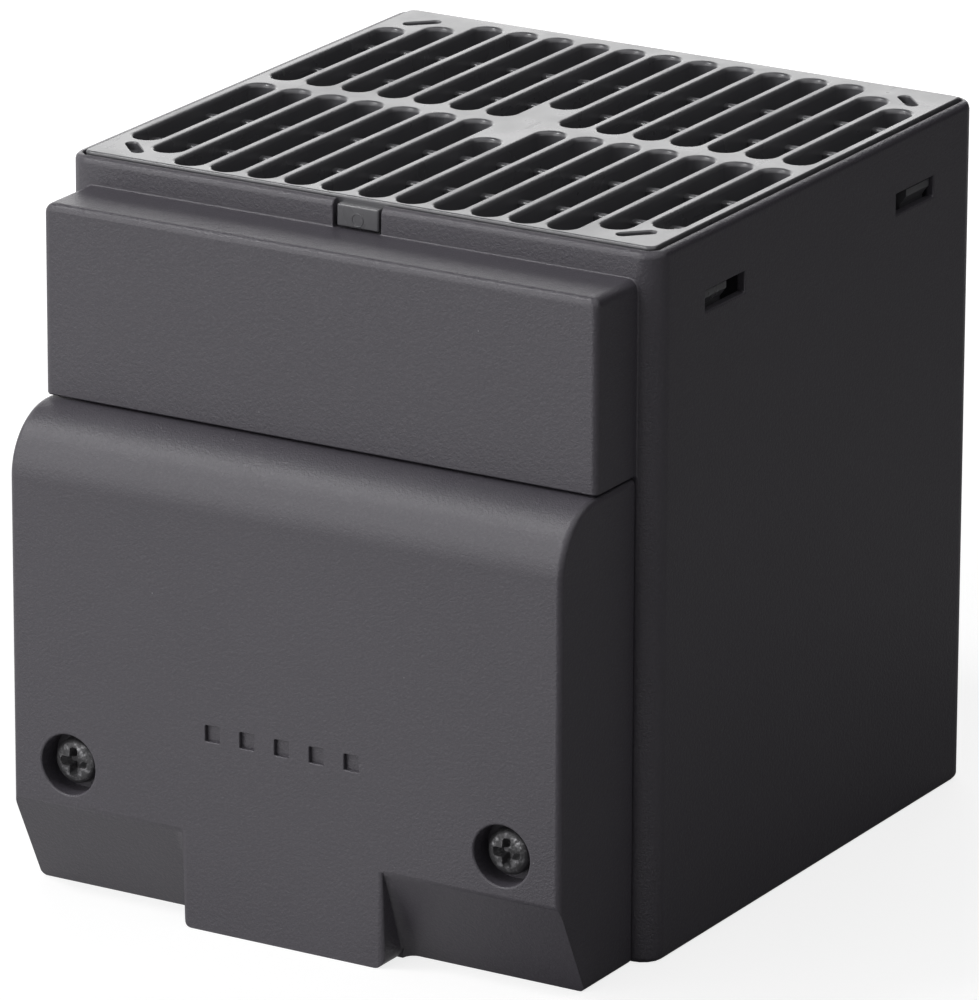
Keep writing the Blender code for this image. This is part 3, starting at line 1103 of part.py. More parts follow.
def main():
    for old in list(bpy.data.objects):
        bpy.data.objects.remove(old)
    housing_plastic = material("matte_black_plastic", (0.075, 0.072, 0.08), 0.6)
    grille_plastic = material("smooth_black_plastic", (0.06, 0.06, 0.065), 0.3)
    fan_plastic = material("fan_plastic", (0.02, 0.02, 0.02), 0.45)
    moulding = material("light_moulding", (0.5, 0.48, 0.42), 0.5)
    carrier_plastic = material("carrier_plastic", (0.12, 0.12, 0.12), 0.5)
    aluminium = material("aluminium", (0.75, 0.75, 0.76), 0.35, 1.0)
    ceramic = material("element_casing", (0.6, 0.6, 0.6), 0.4, 1.0)
    steel = material("zinc_steel", (0.6, 0.6, 0.6), 0.35, 1.0)
    dark_steel = material("dark_steel", (0.12, 0.12, 0.13), 0.4, 1.0)
    brass = material("brass", (0.75, 0.6, 0.3), 0.35, 1.0)
    bronze = material("bronze", (0.55, 0.38, 0.2), 0.4, 1.0)
    magnet = material("magnet", (0.08, 0.08, 0.08), 0.6)
    board = material("circuit_board", (0.05, 0.2, 0.08), 0.5)

    frame = empty("duct", (0, DUCT_Y, 0))
    fan = empty("fan", (0, 0, FAN_Z), frame)
    spin = empty("fan_axis", (0, 0, 0), fan)

    make_housing(housing_plastic, frame)
    make_terminal_cover(housing_plastic, frame)
    make_outlet_grille(grille_plastic, frame)
    make_inlet_guard(grille_plastic, frame)
    make_fan_frame(fan_plastic, fan)
    make_rotor(fan_plastic, magnet, steel, spin)
    make_motor(bronze, steel, board, fan)
    make_carrier(carrier_plastic, frame)
    make_core(aluminium, ceramic, moulding, frame)
    make_straps(steel, fan_plastic, frame)
    make_terminal_block(moulding, brass, frame)
    make_strain_relief(moulding, frame)
    make_rail_clip(carrier_plastic, frame)
    make_cover_screws(dark_steel, frame)
    make_screws(steel, frame)


main()
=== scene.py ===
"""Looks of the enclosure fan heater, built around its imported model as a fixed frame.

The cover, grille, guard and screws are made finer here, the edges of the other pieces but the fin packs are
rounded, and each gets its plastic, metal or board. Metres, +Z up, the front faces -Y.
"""

import json
import math

import bmesh
import bpy
from mathutils import Matrix, Vector, noise

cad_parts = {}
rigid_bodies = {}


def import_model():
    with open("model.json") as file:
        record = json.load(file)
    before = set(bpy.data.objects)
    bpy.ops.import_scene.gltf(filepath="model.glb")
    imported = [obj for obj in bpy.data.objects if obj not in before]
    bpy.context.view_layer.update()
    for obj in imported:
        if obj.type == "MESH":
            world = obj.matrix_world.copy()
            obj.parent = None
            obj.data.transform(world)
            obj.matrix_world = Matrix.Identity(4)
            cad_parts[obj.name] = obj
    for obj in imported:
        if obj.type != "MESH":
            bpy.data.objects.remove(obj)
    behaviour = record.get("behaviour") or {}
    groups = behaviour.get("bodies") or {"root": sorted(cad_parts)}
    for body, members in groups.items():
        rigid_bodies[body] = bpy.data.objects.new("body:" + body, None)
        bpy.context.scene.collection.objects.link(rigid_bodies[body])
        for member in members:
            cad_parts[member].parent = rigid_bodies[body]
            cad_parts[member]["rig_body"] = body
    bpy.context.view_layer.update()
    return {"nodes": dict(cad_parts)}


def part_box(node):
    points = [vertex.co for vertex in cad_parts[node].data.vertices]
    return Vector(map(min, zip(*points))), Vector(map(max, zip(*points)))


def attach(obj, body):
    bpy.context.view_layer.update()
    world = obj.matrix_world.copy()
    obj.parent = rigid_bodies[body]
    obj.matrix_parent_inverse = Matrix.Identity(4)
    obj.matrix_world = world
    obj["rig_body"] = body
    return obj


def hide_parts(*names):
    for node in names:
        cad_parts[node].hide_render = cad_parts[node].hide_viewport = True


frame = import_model()

MM = 0.001

# The duct, as the frame has it
WIDTH = 85 * MM
DEPTH = 82 * MM
HEIGHT = 91.5 * MM
FRONT_Y = -36.65 * MM
DUCT_Y = FRONT_Y + DEPTH / 2
RIM_WALL = 1.2 * MM
CLEARANCE = 0.3 * MM
INNER_RADIUS = 1.2 * MM

# Terminal cover
COVER_WIDTH = 79.4 * MM
COVER_PROJECTION = 17.8 * MM
COVER_TOP = 62.9 * MM
COVER_TOP_RADIUS = 8.3 * MM
COVER_END_ROUNDING = 0.8 * MM
SHELL = 2 * MM
SLOPE_HEIGHT = 12.8 * MM
SLOPE_SETBACK = 6.3 * MM
CREASE_RADIUS = 3 * MM
CREASE_STEPS = 5
CHUTE_WIDTH = 29.2 * MM
CHUTE_CORNER = 0.8 * MM
CHUTE_FILLET = 1.5 * MM
CHUTE_FOOT_RADIUS = 1.3 * MM
CHUTE_BACK_GAP = 3.6 * MM
FEATHER = 0.05 * MM
TONGUE_WIDTH = 60 * MM
TONGUE_PLACE = (-7.2 * MM, -5.7 * MM)
TONGUE_HEIGHT = 3 * MM
MARK_COUNT = 5
MARK_SIZE = 2.1 * MM
MARK_PITCH = 5.03 * MM
MARK_HEIGHT = 26.15 * MM
MARK_DEPTH = 0.6 * MM
MARK_ROUNDING = 0.15 * MM
WELL_SPACING = 62.9 * MM
WELL_HEIGHT = 18.15 * MM
WELL_RADIUS = 3.95 * MM
WELL_WALL = 1.6 * MM
WELL_DEPTH = 3.6 * MM
WELL_FLOOR = 2 * MM
WELL_MOUTH = 0.3 * MM
WELL_HOLE = 1.7 * MM

# Outlet grille
PLATE_WIDTH = WIDTH - 2 * (RIM_WALL + CLEARANCE)
PLATE_DEPTH = DEPTH - 2 * (RIM_WALL + CLEARANCE)
GRILLE_DEPTH = 6.5 * MM
GRILLE_RISE = 0.35 * MM
PLATE_ROUNDING = 0.35 * MM
SLOT_COLUMNS = 15
SLOT_PITCH = 5.37 * MM
SLOT_WIDTH = 3.8 * MM
SLOT_ROUNDING = 0.6 * MM
SLOT_DRAFT = 0.15 * MM
SLOT_MARGIN = 2.1 * MM
OUTER_SHIFT = -0.5 * MM
NEAR_SHIFT = -0.5 * MM
CENTRE_BAR = 3.4 * MM
CORNER_STEP = 3.5 * MM
CENTRE_STEP = 6.8 * MM
RIB_OFFSETS = (12.8 * MM, 25.7 * MM)
RIB_WIDTH = 1.4 * MM
RIB_DROP = 1.5 * MM
DIMPLE_INSET = 4.9 * MM
DIMPLE_LENGTH = 5 * MM
DIMPLE_WIDTH = 1.5 * MM
DIMPLE_DEPTH = 1 * MM
DIMPLE_ROUNDING = 0.25 * MM
WINDOW_OFFSET = 24.4 * MM
WINDOW_LENGTH = 10 * MM
WINDOW_HEIGHT = 2.8 * MM
WINDOW_DROP = 7.4 * MM
HOOK_LENGTH = 6 * MM
HOOK_THICKNESS = 1.6 * MM
HOOK_NOSE = 0.9 * MM
HOOK_FOOT = 11.2 * MM
SNAP_LEFT = -2.85 * MM
SNAP_RIGHT = 3.15 * MM
SNAP_LOW = 88.3 * MM
SNAP_TOP = 91.15 * MM
SNAP_ROUNDING = 0.5 * MM
EJECTOR_RADIUS = 0.8 * MM
EJECTOR_WIRE = 0.07 * MM
EJECTOR_HEIGHT = 89.4 * MM
SINK = 1 * MM
OVERCUT = 2 * MM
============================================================
_PROBLEM REQUIREMENTS_
Starting at the line that contains "(0, DUCT_Y, 0))" and ending at the line that contains "for member in", retype each line exactly; omit everything outside that range.

_RESULT_
    frame = empty("duct", (0, DUCT_Y, 0))
    fan = empty("fan", (0, 0, FAN_Z), frame)
    spin = empty("fan_axis", (0, 0, 0), fan)

    make_housing(housing_plastic, frame)
    make_terminal_cover(housing_plastic, frame)
    make_outlet_grille(grille_plastic, frame)
    make_inlet_guard(grille_plastic, frame)
    make_fan_frame(fan_plastic, fan)
    make_rotor(fan_plastic, magnet, steel, spin)
    make_motor(bronze, steel, board, fan)
    make_carrier(carrier_plastic, frame)
    make_core(aluminium, ceramic, moulding, frame)
    make_straps(steel, fan_plastic, frame)
    make_terminal_block(moulding, brass, frame)
    make_strain_relief(moulding, frame)
    make_rail_clip(carrier_plastic, frame)
    make_cover_screws(dark_steel, frame)
    make_screws(steel, frame)


main()
=== scene.py ===
"""Looks of the enclosure fan heater, built around its imported model as a fixed frame.

The cover, grille, guard and screws are made finer here, the edges of the other pieces but the fin packs are
rounded, and each gets its plastic, metal or board. Metres, +Z up, the front faces -Y.
"""

import json
import math

import bmesh
import bpy
from mathutils import Matrix, Vector, noise

cad_parts = {}
rigid_bodies = {}


def import_model():
    with open("model.json") as file:
        record = json.load(file)
    before = set(bpy.data.objects)
    bpy.ops.import_scene.gltf(filepath="model.glb")
    imported = [obj for obj in bpy.data.objects if obj not in before]
    bpy.context.view_layer.update()
    for obj in imported:
        if obj.type == "MESH":
            world = obj.matrix_world.copy()
            obj.parent = None
            obj.data.transform(world)
            obj.matrix_world = Matrix.Identity(4)
            cad_parts[obj.name] = obj
    for obj in imported:
        if obj.type != "MESH":
            bpy.data.objects.remove(obj)
    behaviour = record.get("behaviour") or {}
    groups = behaviour.get("bodies") or {"root": sorted(cad_parts)}
    for body, members in groups.items():
        rigid_bodies[body] = bpy.data.objects.new("body:" + body, None)
        bpy.context.scene.collection.objects.link(rigid_bodies[body])
        for member in members:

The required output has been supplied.